Municipality in the west of the Brazilian state of Minas Gerais

Location of Gurinhatã in the state of Minas Gerais

Gurinhatã is a municipality in the west of the Brazilian state of Minas Gerais. As of 2020 the population was 5,577 in a total area of 1,844 km^{2}. It became a municipality in 1962.

==Geography==
Gurinhatã is located at an elevation of 543 meters. It belongs to the statistical microregion of Ituiutaba. Neighboring municipalities are Santa Vitória, Iturama, Ipiaçu e Ituiutaba

===Distances===
- Belo Horizonte: 722 km.
- Flor de Minas: 42 km.
- Uberlândia: 210 km.
- Ituiutaba: 63 km.

==Economic activities==
The most important economic activities are cattle raising, commerce, and agriculture. The GDP in 2005 was R$72,537,000. Gurinhatã is in the top tier of municipalities in the state with regard to economic and social development. It is in a region of good soils, adequate rainfall, and abundance of surface water. As of 2007 there was 1 banking agency in the town. There was a small retail commerce serving the surrounding area of cattle and agricultural lands. In the rural area there were 1,014 establishments employing about 2,900 workers. 331 of the farms had tractors. There were 567 automobiles in all of the municipality. There were 148,000 head of cattle in 2006. The crops with a planted area of more than 100 hectares were rice, sugarcane, soybeans, and corn.

==Health and education==
In the health sector there were eight clinics and one hospital with 27 beds. In the educational sector there were five primary schools and two middle schools.
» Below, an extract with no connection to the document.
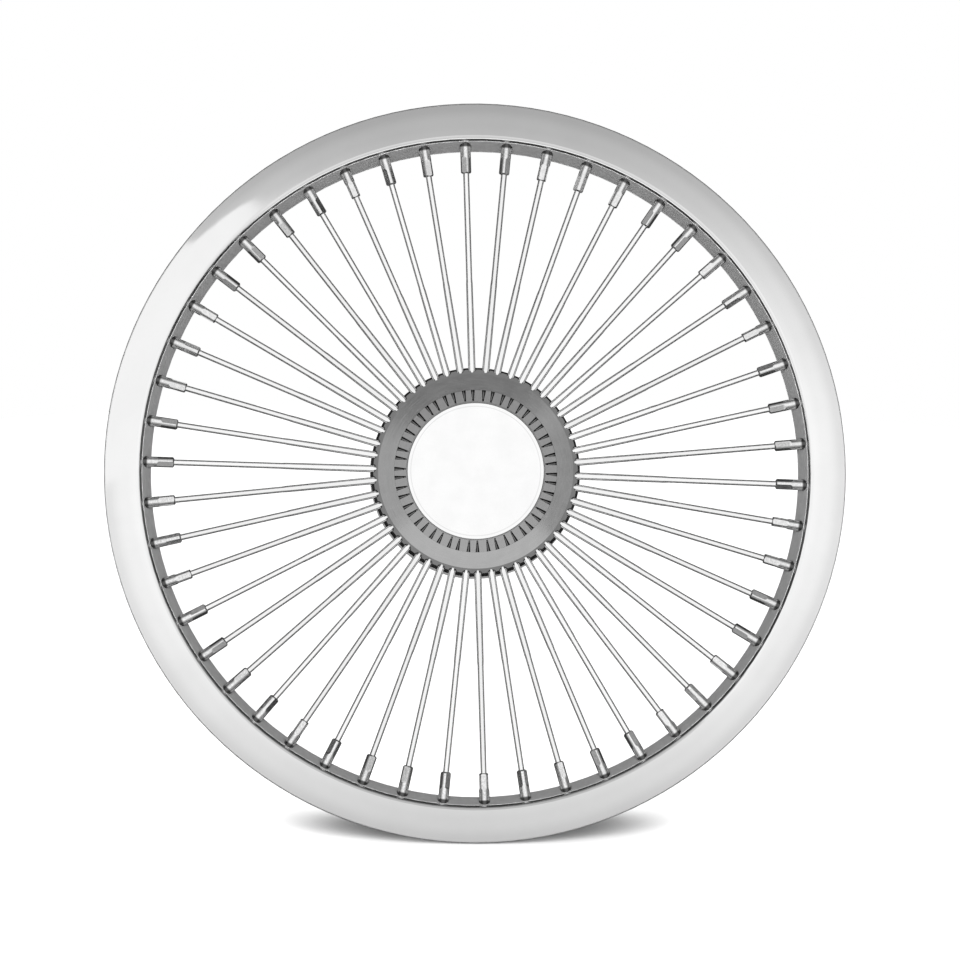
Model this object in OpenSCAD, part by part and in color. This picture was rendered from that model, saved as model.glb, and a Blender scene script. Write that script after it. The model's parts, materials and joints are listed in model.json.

- Municipal Human Development Index: 0.758 (2000)
- State ranking: 230 out of 853 municipalities as of 2000
- National ranking: 1,657 out of 5,138 municipalities as of 2000

The highest ranking municipality in Minas Gerais in 2000 was Poços de Caldas with 0.841, while the lowest was Setubinha with 0.568. Nationally the highest was São Caetano do Sul in São Paulo with 0.919, while the lowest was Setubinha. In more recent statistics (considering 5,507 municipalities) Manari in the state of Pernambuco has the lowest rating in the country—0,467—putting it in last place.